Each feature is specified on a single line, consisting of at least two tab-separated
columns. The first column defines the feature type to be lexical (LEX),
part-of-speech (POS), or dependency (DEP).
The second column identifies one of the main data structures in the
parser configuration, usually the stack (STACK) or the list of remaining input tokens (INPUT),
as the ``base address'' of the feature. (The third alternative, CONTEXT, is relevant only
together with Covington's algorithm in non-projective mode.)
The actual address is then specified by a series of
``offsets'' with respect to the base address as follows:
- The third column defines a list offset i, which can only be positive and which
identifies the i+1th token in the list/stack specified in the second column
(i.e.
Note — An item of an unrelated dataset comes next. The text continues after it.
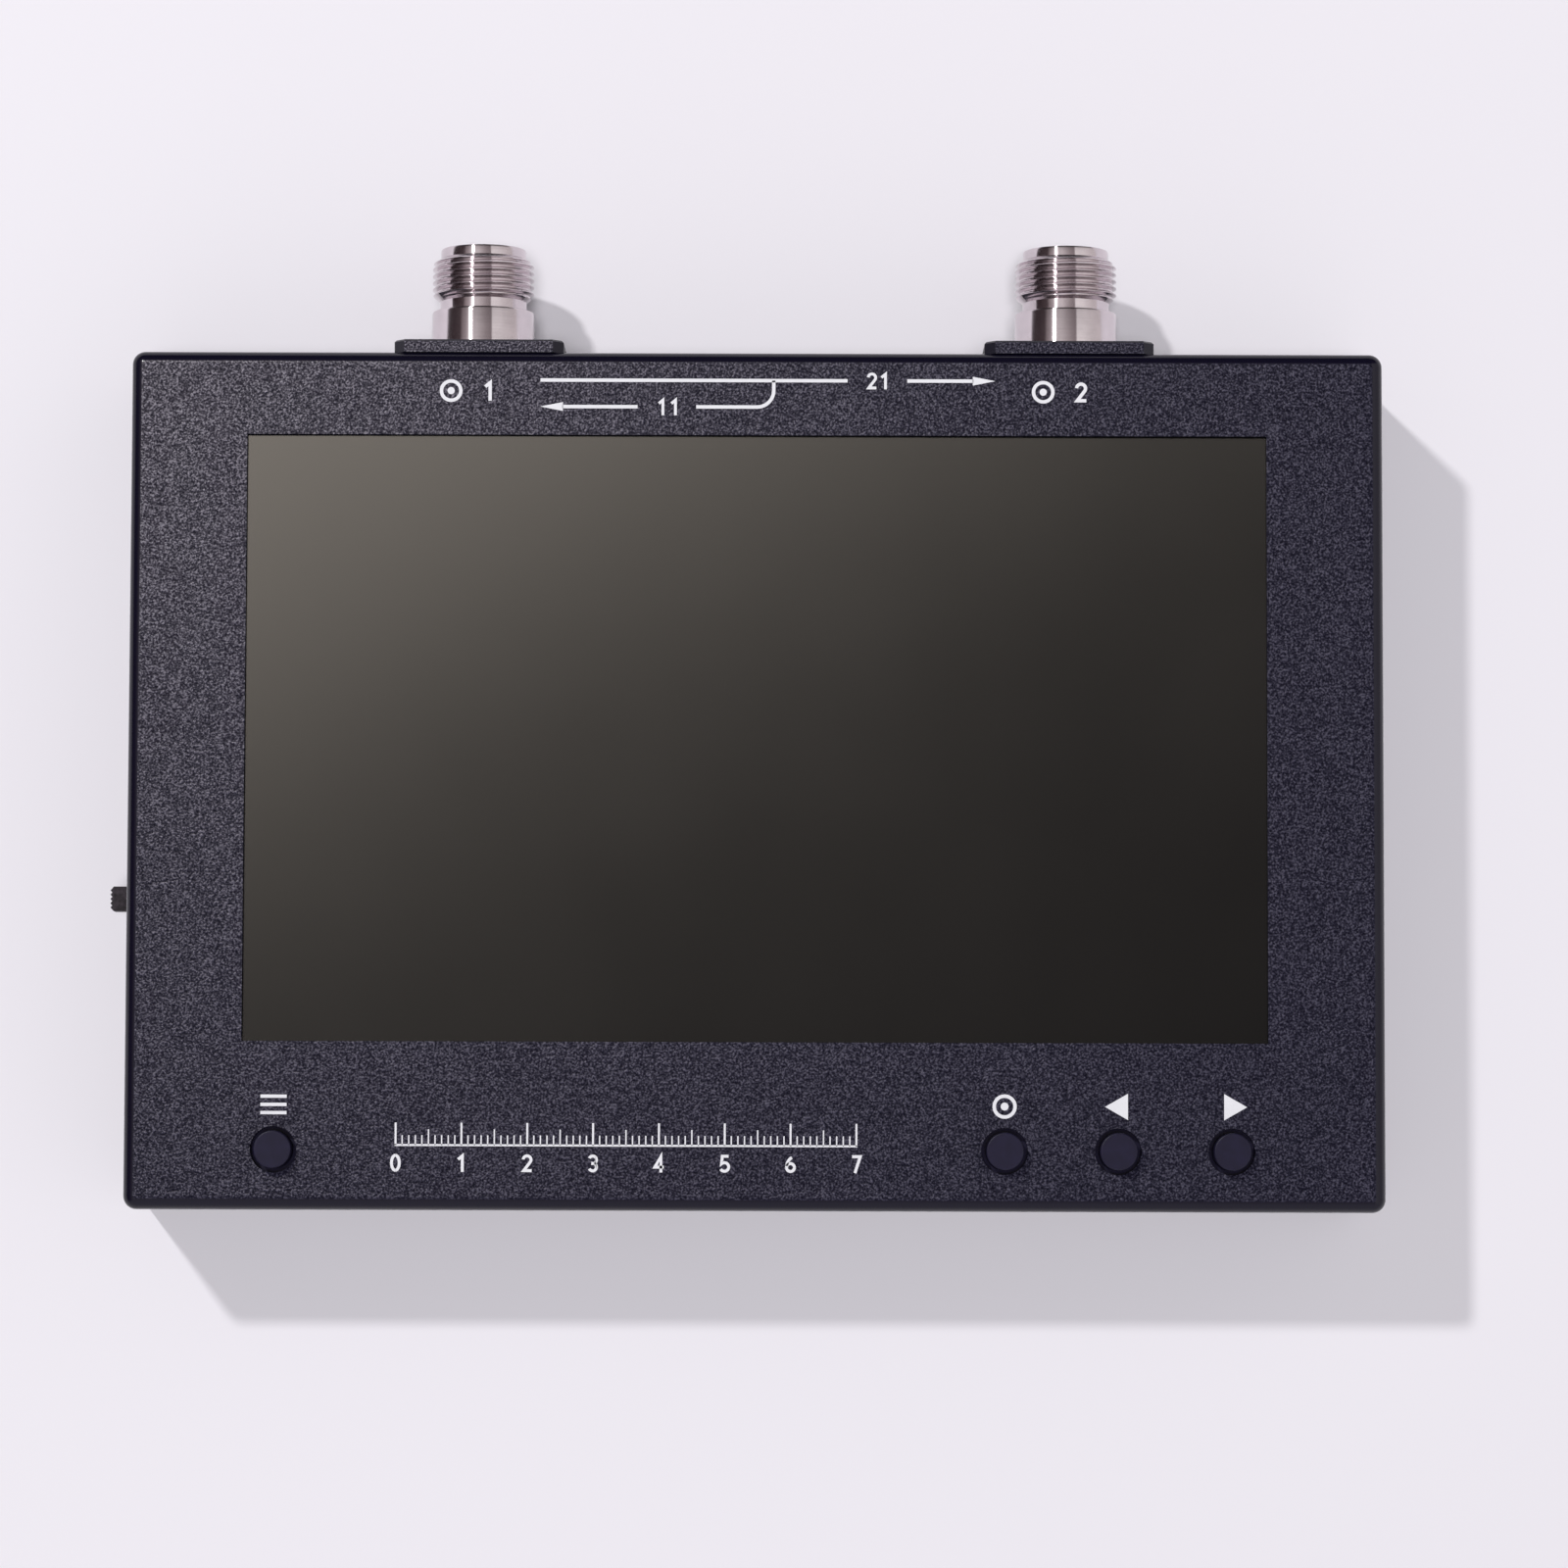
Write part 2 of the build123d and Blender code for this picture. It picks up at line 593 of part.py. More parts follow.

STACK[i], INPUT[i] or CONTEXT[i]).
- The fourth column defines a linear offset i, which can be positive (forward/right) or
negative (backward/left) and which refers to (relative) token positions in the original
input string.
- The fifth column defines an offset i in terms of the HEAD function, which has
to be non-negative and which specifies i applications of the HEAD function to the
token identified through preceding offsets.
- The sixth column defines an offset i in terms of the LC or RC function, which can
be negative (| i | applications of LC), positive (i applications of RC), or zero
(no applications).
- The seventh column defines an offset i in terms of the LS or RS function,which can
be negative (| i | applications of LS), positive (i applications of RS), or zero
(no applications).
Let us consider a few examples:
POS STACK 0 0 0 0 0
POS INPUT 1 0 0 0 0
POS INPUT 0 -1 0 0 0
DEP STACK 0 0 1 0 0
DEP STACK 0 0 0 -1 0
The feature defined on the first line is simply the part-of-speech of the token on
top of the stack (TOP). The second feature is the part-of-speech of the token immediately
after the next input token in the input list (NEXT), while the third feature is the part-of-speech
of the token immediately before NEXT in the original input string (which may not be present either
in the INPUT list or the STACK anymore). The fourth feature is the dependency type of the head of TOP
(zero steps down the stack, zero steps forward/backward in the input string, one step up to the head).
The fifth and final feature is the dependency type of the leftmost dependent of TOP (zero steps
down the stack, zero steps forward/backward in the input string, zero steps up through heads,
one step down to the leftmost dependent). Using the syntactic sugar of truncating all remaining
zeros, these five features can also be specified more succintly:
POS STACK
POS INPUT 1
POS INPUT 0 -1
DEP STACK 0 0 1
DEP STACK 0 0 0 -1
The only difference between lexical and non-lexical features is that the specification of
lexical features may contain an eighth column specifying a suffix length n.
By convention, if n = 0, the entire word form is included; otherwise only the n
last characters are included in the feature value. Thus, the following specification defines
a feature the value of which is the four-character suffix of the word form of the next left
sibling of the rightmost dependent of the head of the token immediately below TOP.
LEX STACK 1 0 1 1 -1 4
Finally, it is worth noting that if any of the offsets is undefined in a given
configuration, the feature is automatically assigned a null value.
Feature Model Examples
Some of the features regularly used in feature models are depicted below. Red features
are lexical features (LEX); blue features are part-of-speech features
(POS); and green features are dependency features (DEP).
The following table shows three of the models provided with Version 0.1 of MaltParser
(there called MBL2, MBL3 and MBL4 because MBL was the only learner type supported in
that version). For each model we also give a link to the feature specification for that model.
| Models
| Top
| Next
| T
| N
| TH
| TL
| TR
| NL
| TH
| TL
| TR
| NL
| L1
| L2
| L3
| Feature specification
|
| M2
| | | + | + | + | + | + | + | | | | | + | | | m2.par
|
| M3
| + | + | + | + | + | + | + | + | | | | | + | | | m3.par
|
| M4
| + | + | + | + | + | + | + | + | | | | | + | + | + | m4.par
|
Learning Algorithms
Inductive dependency parsing requires a learning algorithm to induce a mapping
from parser histories, relative to a given feature model, to parser actions, relative
to a given parsing algorithm. MaltParser comes with two different learning
algorithms, each with a wide variety of parameters:
- Memory-based learning and classification (Daelemans and Van den Bosch 2005)
stores all training
instances at learning time and uses some variant of k-nearest neighbor classification
to predict the next action at parsing time. MaltParser uses the software package
TiMBL
to implement this learning algorithm,
and supports all the options provided by that package.
- Support vector machines rely on kernel functions to induce a maximum-margin
hyperplane classifier at learning time, which can be used to predict the next
action at parsing time. MaltParser uses the library LIBSVM (Chang and Lin 2005)
to implement this algorithm with all the options provided by this library.